We are becoming a world of ‘likes’ and ‘thumbs-up’. Anyone that sees this symbol, immediately knows what it is, unless you live off the grid, or happen to have a tiny house in the middle of a jungle or Siberia. And then you are dealing with way more issues than whether or not someone ‘likes’ something of yours. Food and water might be more of a priority for you.
I happen to really like this one. It kind of reminds me of my childhood and a couple shirts I wore.
And if I was in a silly mood, this one would work well. The one on the right would have been great for Christmas ‘thumbs-up’.
Little, yellow, happy faces adorn our social media. There are now some really cute little guys out there. I shared the sun, happy face the other day. It makes me want to smile. The flower brings good thoughts too.
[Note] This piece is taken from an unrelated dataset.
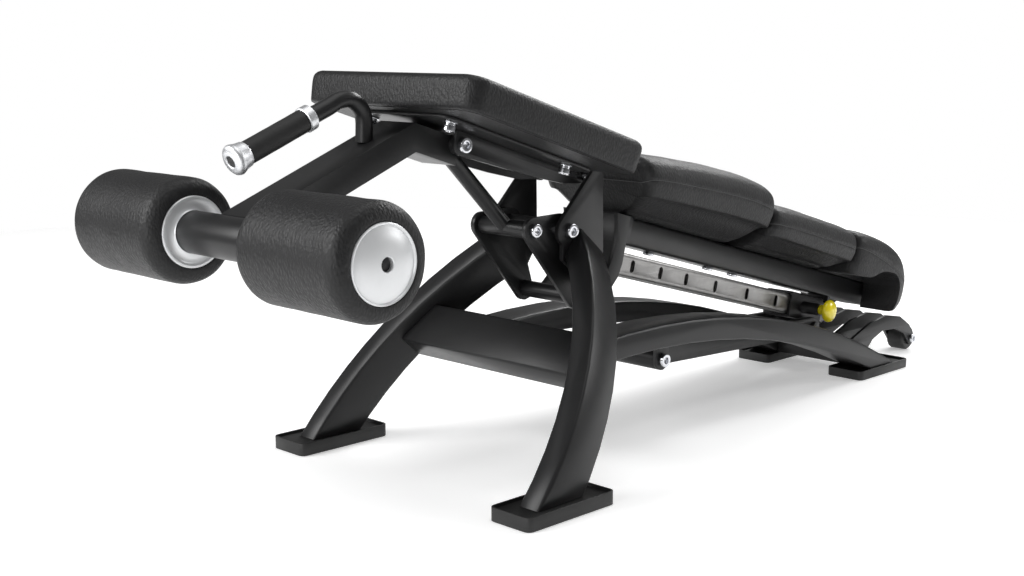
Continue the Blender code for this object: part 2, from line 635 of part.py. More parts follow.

But I can’t help but recall when this little ball of glee greeted you at the door of another huge shopping chain.
I think the goal was that you saw the little face and you just wanted to snatch everything up within sight and buy it because you felt so happy to be in the store. I needed to have one on the windshield of my mini-van. Then, while driving home I wouldn’t be running regrets through my head of all that I had bought!
The ‘thumbs-up’ symbol also has a different meaning for me and probably anyone that attended school back in the 1960’s and 1970’s. There was this game called, Thumbs-up, Seven-up. For some reason I still can’t fathom, we all thought this was exciting and a great way to spend a few minutes at a Valentine’s Day party, or while waiting to be dismissed for the day. You hid your face in your arms, upon your very smelly desk, and left one hand out with your thumb up. One person was to go around and smash down a thumb. And I mean give it a good hit. No, we were not to do that, and we were told each and every time not to do that. But, we were children and the day wouldn’t have been complete without someone crying and probably sent to the nurse’s office. Honestly, I don’t remember how the rest of the game went. I don’t know if we ever got past that first thumb hit. Please share on here if you can fill in that blank!
So when did our world become such as it is? We have way more ‘friends’ than we ever have. We communicate much more and in so many different ways. But for me, I feel as though I have less-developed friendships than ever. Am I the only one?
Gone are the days of receiving an actual letter in the mail. Do you remember walking to the mailbox with a sense of excitement and anticipation? The feel of the mailbox door in your hand, cold metal in winter, scalding hot in the summer? Pulling out that stack of envelopes and seeing familiar writing on one or two of them? Sometimes you would open it on your way back to the house, other times waiting until you found the comfiest chair or the solitude of your bedroom. And then you would read all about what someone else was doing in their life.
Phone calls were received in the same manner, especially if from someone far away. Long distance cost money, and you planned for a lengthy conversation, or shook your head when you received your phone bill in the mail.
Communication was all about patience, and anticipation whether a verbal, face-to-face chat, letter or phone. You took time for that person. And in return, they did the same for you.
No one can disagree with the conveniences of today, the instant gratification in any area. We no longer have to wait for anything, unless you have a doctor’s appointment. You can even schedule to have a baby on the day that is best suited for you. But as I’ve said on here before, I miss the slower, more purposeful lives we once lived. We didn’t run around with our hair on fire, our lives scheduled to the limit, sleeping for eight hours deemed a luxury.
As we sit here in central Kansas, waiting for an ice-storm that seems to have changed its mind, things feel a bit more relaxed, to me. Everyone is anticipating what might happen. So let’s all take a deep breath and relish the quiet. Sit down with a hot drink of your choice, talk with your family, play a game. Really connect with them for this period of time while life is put on a bit of a hold for a day or two. You just might find out how much you like it!